Against this backdrop, the court proceeded to analyze the franchisor’s “agency” argument. In rejecting the argument, the court distinguished the authorities cited by the franchisor on the basis that they were inapposite. Specifically, the court distinguished those authorities because the agency relationship was not disputed in those cases. Also, the court questioned the reasoning of one of the cases, which relied upon a case in which a jury waiver provision was enforced by, rather than against, a non-signatory. In doing so, the court cited Third Circuit precedent, which is more reluctant to enforce a provision against, as opposed to by, a non-signatory agent. Accordingly, the court reasoned that the law of the Third Circuit did not allow the jury waiver provision to be enforced against the non-signatory corporate entities.

Next, the court addressed whether the non-signatory corporate entities should be estopped from avoiding the jury waiver provision since they allegedly had benefited from the Agreement. In considering this argument, the court discussed the two theories of estoppel that the Third Circuit has recognized as being applicable in the arbitration context. The first, which is known as “direct benefits” estoppel, applies when a non-signatory benefits directly from the agreement containing the subject provision. The second, which is known as “intertwined claims” estoppel, applies when a non-signatory seeks to bind a signatory because of the close relationship that exists between the entities involved, and the claims involving the non-signatory are intertwined with the contract with the signatory. Under the facts of the case before it, the court found these doctrines inapplicable. The court rejected the latter because it applies only where a non-signatory seeks to bind a signatory, not vice-versa. Likewise, the court rejected the former because the theory of “direct benefits” estoppel in the arbitration context, which is grounded in the presumption in favor of arbitration, cannot be reconciled with the presumption against waiver of the right to a jury trial under the Seventh Amendment. Consequently, the court concluded that the non-signatory corporate entities were not bound by the jury waiver provision in the Agreement.

The full decision can be found here: Selzer v. Dunkin’ Donuts, Inc., No. 09-5484 (E.D. Pa. April 4, 2014).pdf

As a comment, the focus on whether the provision is to be enforced by a non-signatory agent is interesting, especially as applied to jury waiver provisions. In the context of arbitration provisions, the rationale behind allowing a non-signatory agent to invoke the provision against a signatory is that the signatory agreed to arbitrate with the non-signatory agent since the corporate principal can only act through agents. As the Selzer court cautioned, however, it is important to be mindful of the differences between arbitration and jury waiver provision cases due to the different presumptions that apply.

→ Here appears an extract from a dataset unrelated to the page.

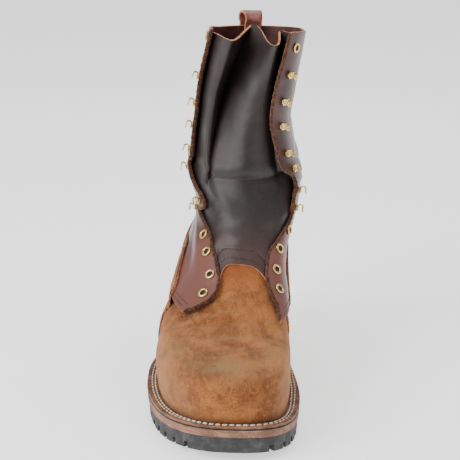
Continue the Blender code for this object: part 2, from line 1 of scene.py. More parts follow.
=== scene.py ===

If this is the case, and courts should refrain from looking at cases in which arbitration provisions have been enforced as persuasive authority in the jury waiver context, one might wonder why it is that cases like Tracinda Corp. v. DaimlerChrysler AG, 502 F.3d 212 (3d Cir. 2006), hold “that, when a valid contractual jury trial waiver provision applies to a signatory corporation, the waiver also applies to nonsignatory directors and officers seeking to invoke the waiver as agents of the corporation.” This issue was not squarely addressed by the Selzer court, presumably because the case it was considering did not involve an attempt to enforce a jury waiver provision by a non-signatory agent.

As additional analysis reveals, however, the answer is not entirely clear. In allowing the non-signatory agent to invoke the jury waiver provision against the signatory, the Tracinda court actually cited the reasoning of an arbitration case involving enforcement of an arbitration provision by non-signatory agents as persuasive authority, while distinguishing cases in which the provision was to be asserted against non-signatory agents. Id. at 224 (citing Pritzker v. Merrill Lynch, Pierce, Fenner & Smith, Inc., 7 F.3d 1110 (3d Cir. 1993), which allowed non-signatory agents to invoke arbitration provision against signatory, and Bel-Ray Co. v. Chemrite Ltd., 181 F.3d 435 (3d Cir. 1999), which refused to enforce arbitration provision against non-signatory agents). In an attempt to explain the holding in Tracinda, courts have posited that it represents a narrow “agency” exception to the general rule that jury waiver provisions are unenforceable by non-signatories. See, e.g., Brown & Brown, Inc. v. Cola, No. 10-3898, 2011 U.S. Dist. LEXIS 106838 (E.D. Pa. Sept. 20, 2011); Quinn Constr., Inc. v. Skanska USA, Inc., No. Civ.A.07-406, 2010 U.S. Dist. LEXIS 127091, 2010 WL 4909587 (E.D. Pa. Nov. 30, 2010). Nonetheless, it is worth noting that, although the Selzer court generally cautioned that “cases in which arbitration provisions are not enforced are much more persuasive useful authority than cases in which arbitration provisions are enforced” in the jury waiver context, the Third Circuit has considered the latter in resolving jury waiver issues.